START INFORMATION SUPPLIED

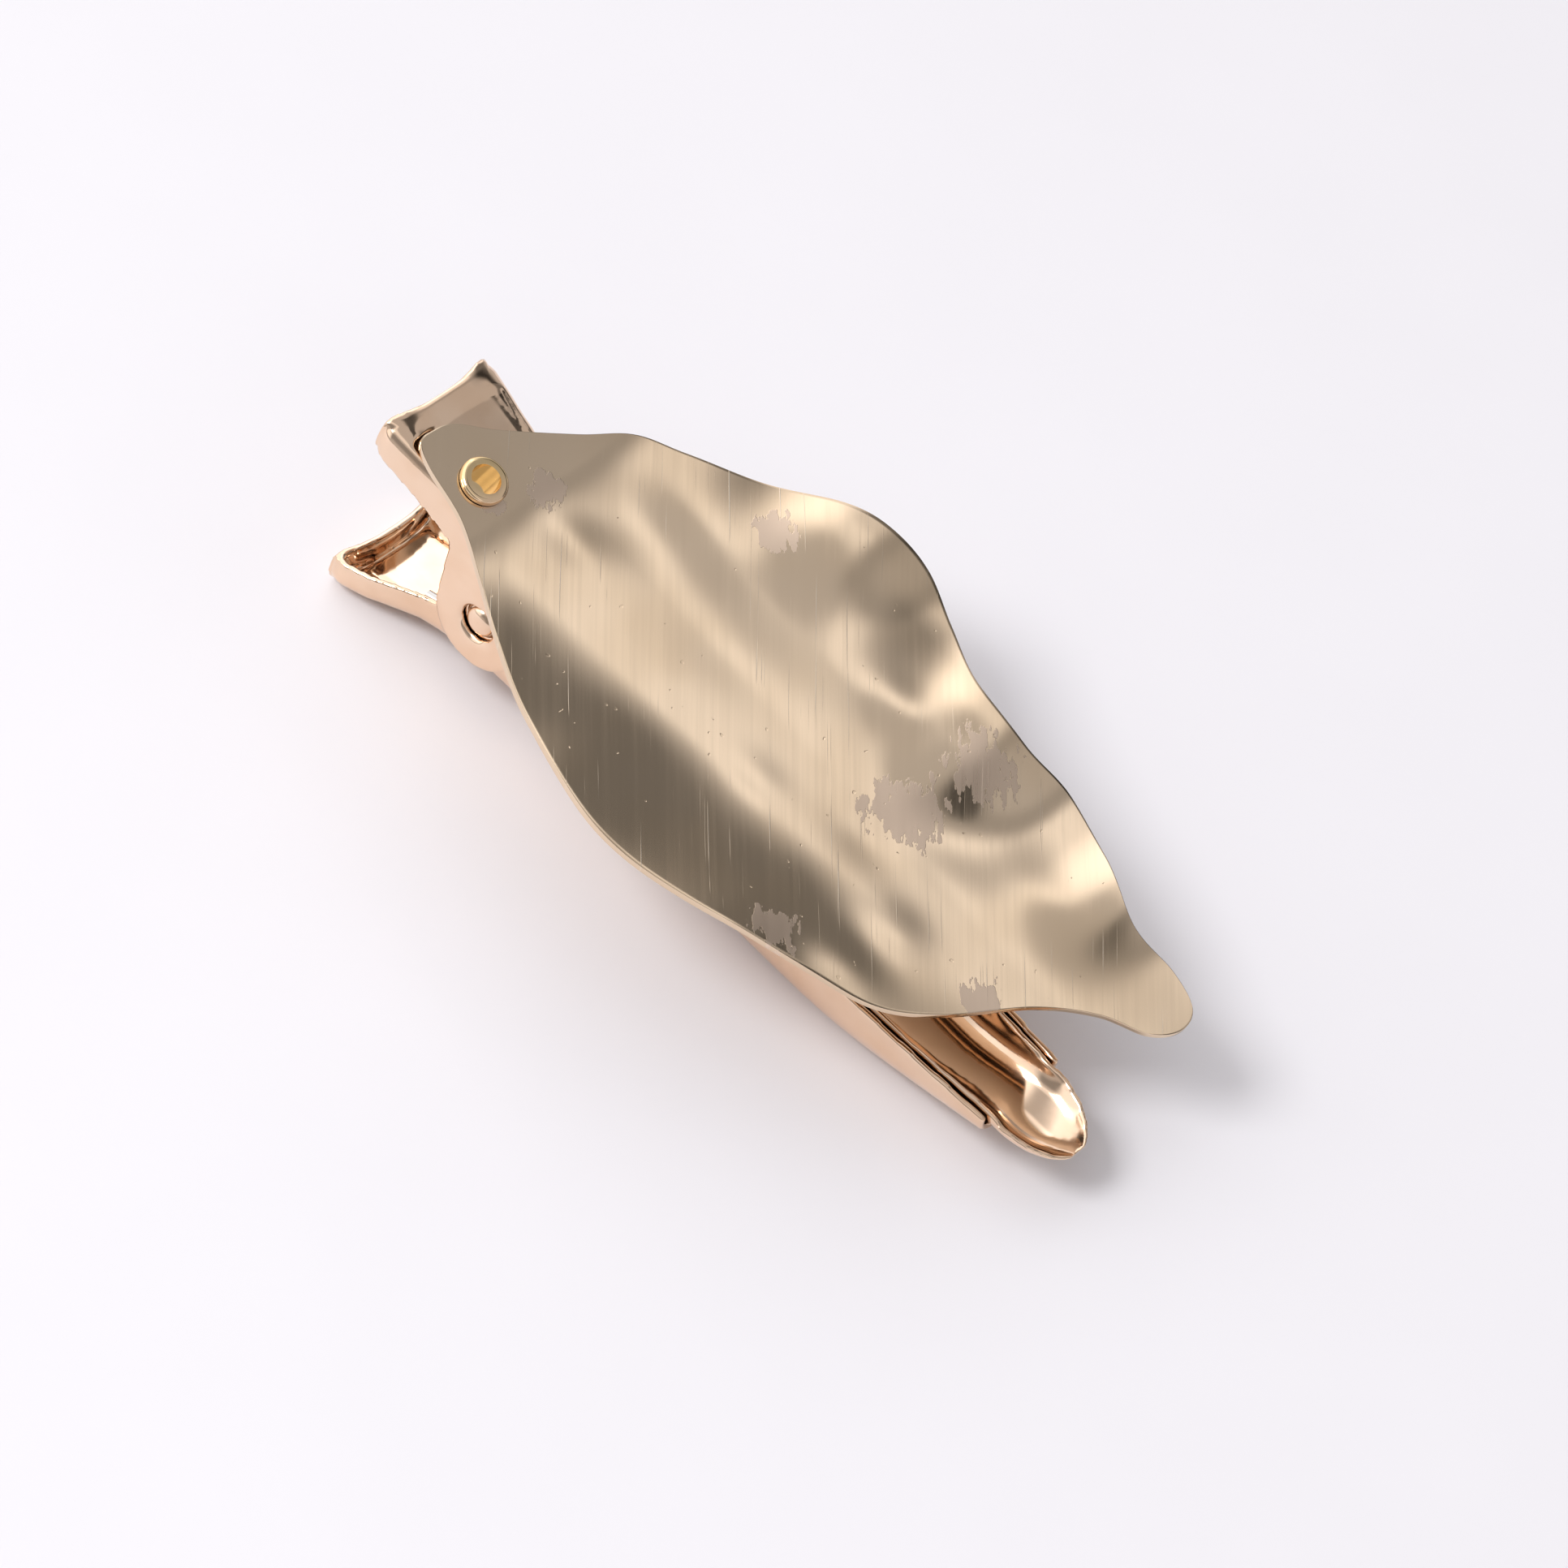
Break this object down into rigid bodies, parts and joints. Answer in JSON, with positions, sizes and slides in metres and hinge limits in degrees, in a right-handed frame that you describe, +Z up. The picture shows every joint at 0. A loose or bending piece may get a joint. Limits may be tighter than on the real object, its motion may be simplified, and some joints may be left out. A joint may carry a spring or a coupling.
{
  "type": "alligator hair clip",
  "caption": "Sprung alligator hair clip with spoon-shaped jaws, pinch tabs and a wide beaten leaf plate riveted on top.",
  "frame": {"origin": "middle of the clip's base, on the surface that it stands on when closed", "axes": "+X from the thumb tabs to the jaw tip, +Y to the clip's left, +Z up, away from the lower lever"},
  "size_m": [0.0662, 0.0356, 0.0179],
  "materials": {
    "lever_plating": "polished rose-gold plating on pressed steel",
    "pin_plating": "polished rose-gold plating on a steel pin",
    "spring_wire": "bright drawn spring wire",
    "rivet_brass": "bright yellow-gold tubular rivet with a rolled rim",
    "leaf_plating": "mirror-polished champagne gold with fine drawn streaks"
  },
  "bodies": {
    "lower": {"lower_lever": "lever_plating", "hinge_pin": "pin_plating", "torsion_spring": "spring_wire"},
    "upper": {"upper_lever": "lever_plating", "plate_rivet": "rivet_brass", "leaf_plate": "leaf_plating"}
  },
  "joints": [
    {"name": "jaw_hinge", "type": "hinge", "parent": "lower", "child": "upper", "pos_m": [-0.02085, -0.0031, 0.007], "axis": [0, -1, 0], "range_deg": [0, 30], "stiffness_Nm_per_rad": 0.05, "springref_deg": -68.75, "deforming": ["torsion_spring"]}
  ]
}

END INFORMATION SUPPLIED

#### [THE TASK]
Make an exact copy of the listing, including every line.

#### [FINAL ANSWER]
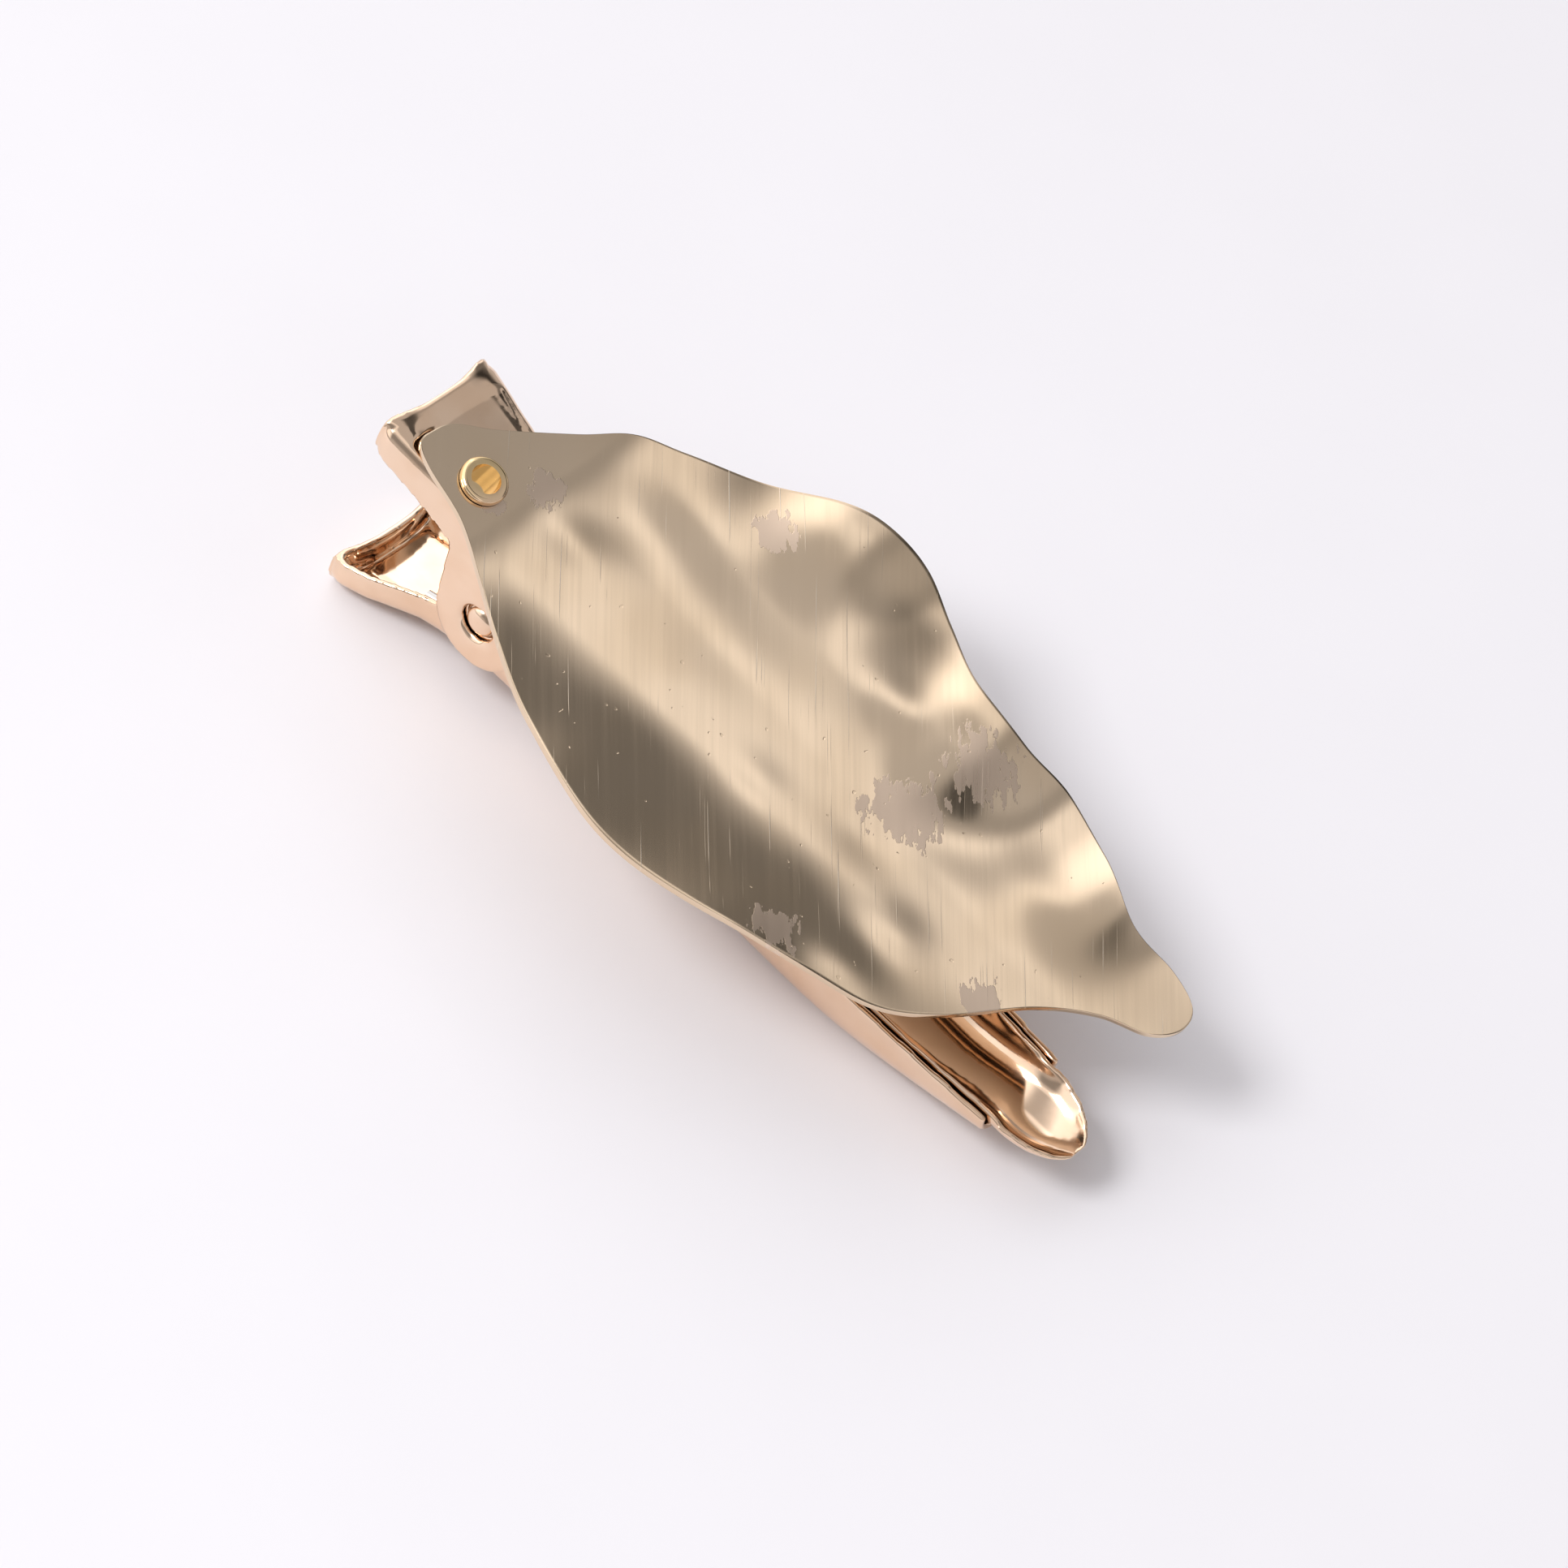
Break this object down into rigid bodies, parts and joints. Answer in JSON, with positions, sizes and slides in metres and hinge limits in degrees, in a right-handed frame that you describe, +Z up. The picture shows every joint at 0. A loose or bending piece may get a joint. Limits may be tighter than on the real object, its motion may be simplified, and some joints may be left out. A joint may carry a spring or a coupling.
{
  "type": "alligator hair clip",
  "caption": "Sprung alligator hair clip with spoon-shaped jaws, pinch tabs and a wide beaten leaf plate riveted on top.",
  "frame": {"origin": "middle of the clip's base, on the surface that it stands on when closed", "axes": "+X from the thumb tabs to the jaw tip, +Y to the clip's left, +Z up, away from the lower lever"},
  "size_m": [0.0662, 0.0356, 0.0179],
  "materials": {
    "lever_plating": "polished rose-gold plating on pressed steel",
    "pin_plating": "polished rose-gold plating on a steel pin",
    "spring_wire": "bright drawn spring wire",
    "rivet_brass": "bright yellow-gold tubular rivet with a rolled rim",
    "leaf_plating": "mirror-polished champagne gold with fine drawn streaks"
  },
  "bodies": {
    "lower": {"lower_lever": "lever_plating", "hinge_pin": "pin_plating", "torsion_spring": "spring_wire"},
    "upper": {"upper_lever": "lever_plating", "plate_rivet": "rivet_brass", "leaf_plate": "leaf_plating"}
  },
  "joints": [
    {"name": "jaw_hinge", "type": "hinge", "parent": "lower", "child": "upper", "pos_m": [-0.02085, -0.0031, 0.007], "axis": [0, -1, 0], "range_deg": [0, 30], "stiffness_Nm_per_rad": 0.05, "springref_deg": -68.75, "deforming": ["torsion_spring"]}
  ]
}